Shandell Szabo is currently an independent director of EnVen and previously spent 19 years with Anadarko Petroleum Corporation, most recently as the Vice President of U.S. Exploration. She has technical expertise in the deepwater Gulf of Mexico and other key basins. Richard Sherrill is also currently an independent director of EnVen and is the President of Clean Aire Partners, a private energy transition company. He was previously the Chief Operating Officer of Duke Energy Corporation.

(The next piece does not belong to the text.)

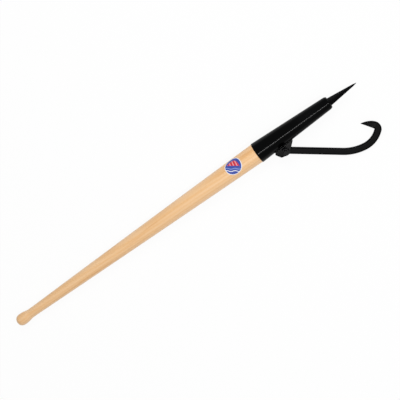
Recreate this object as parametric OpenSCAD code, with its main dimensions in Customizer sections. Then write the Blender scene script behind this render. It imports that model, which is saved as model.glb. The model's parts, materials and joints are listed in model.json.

Talos also intends to facilitate a shareholder vote on elimination of the Company's current classified director structure, which would require that all directors be elected every year going forward, as compared to the current staggered 3-year terms.

TIMING & APPROVALS
The transaction, which is expected to close around year end 2022, is subject to customary closing conditions, including the expiration or termination of the waiting period under the Hart-Scott-Rodino Antitrust Improvements Act of 1976 and the approval of Talos and EnVen shareholders. Riverstone Holdings, which currently owns ~15% of Talos, has executed a Support Agreement in favor of the transaction. A majority of EnVen shareholders have agreed to provide their written consents in favor of the transaction. Both Talos and EnVen Boards of Directors have unanimously approved the transaction.

ADVISORS
J.P. Morgan Securities LLC is serving as lead financial advisor to Talos and has provided a fairness opinion. KeyBanc Capital Markets Inc. also served as a financial advisor to Talos. Vinson & Elkins L.L.P is serving as legal advisor to Talos. Intrepid Partners, LLC is serving as financial advisor to EnVen and Davis Polk & Wardwell LLP is serving as legal advisor to EnVen.